If you can test these aspects and share the results, we can analyze the situation further together!

Duncan Epping's profile image
Broadcom Employee Duncan Epping

Note, DRS changed significantly over the past couple of versions, it wouldn't surprise me if this behaviour also changed along the way. I will try to find internal docs, or reproduce it and see what happens and report back.

mortihh's profile image
mortihh

Hi Duncan, I received a reply from the internal team about our bug ticket yesterday (Internal defect ID - 3476858) with the following information:

The way to interpret multiple VM-Host must affinity rules (a.k.a VM-Host hard affinity rules) is that they are an "intersection" of the rules.

Rule1 - VM-Group (vm-1) must run on Host-Group-1 (h-1)
Rule2 - VM-Group (vm-1) must run on Host-Group-1 (h-2)

When DRS evaluates where to place vm-1, it starts with the set of compatible hosts for Rule1 (h-1) and intersects it with the set of compatible hosts (h-2) for Rule2. 
Since the compatible hosts for both rules are disjoint sets, the intersection is null. 

If the VM was already powered-on on a third host (that is not part of either of these rules) before the creation of the rules, then DRS just surfaces a fault that it can't enforce either of these rules.

If however, there is an attempt to power-on the VM after these rules are created, the power-on would fail since DRS can't find a host that can satisfy both of these "must rules".

The first two sentences of the next paragraph are correct in the doc - 
"When you create a VM-Host affinity rule, its ability to function in relation to other rules is not checked.
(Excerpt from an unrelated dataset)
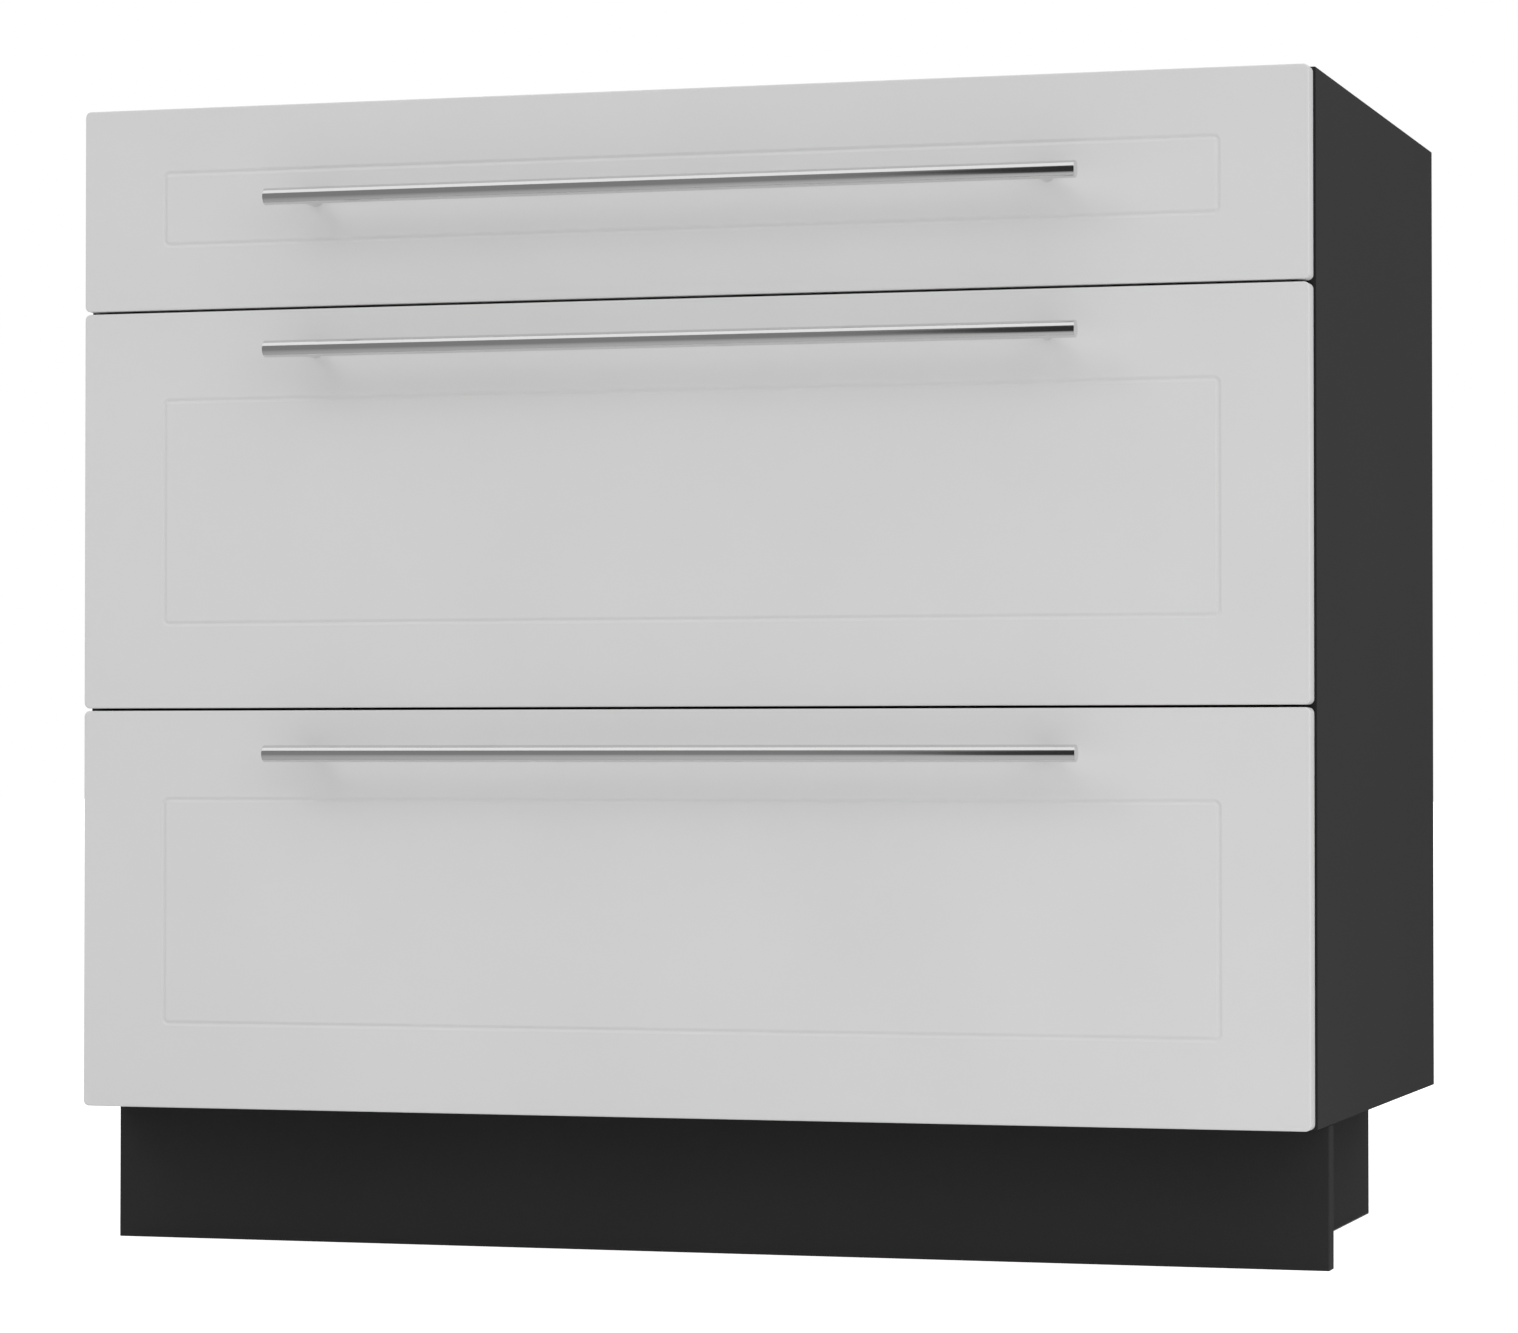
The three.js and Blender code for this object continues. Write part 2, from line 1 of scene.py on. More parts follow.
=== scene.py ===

So it is possible for you to create a rule that conflicts with the other rules you are using."

But then I agree that this next line in the doc is confusing -
  
"When two VM-Host affinity rules conflict, the older one takes precedence and the newer rule is deactivated. DRS only tries to satisfy activated rules and deactivated rules are ignored."

This is not true for VM-Host affinity rules and is only applicable for VM-VM rules. 
This needs to be updated. 
I will create a doc PR and assign it to the doc writer team.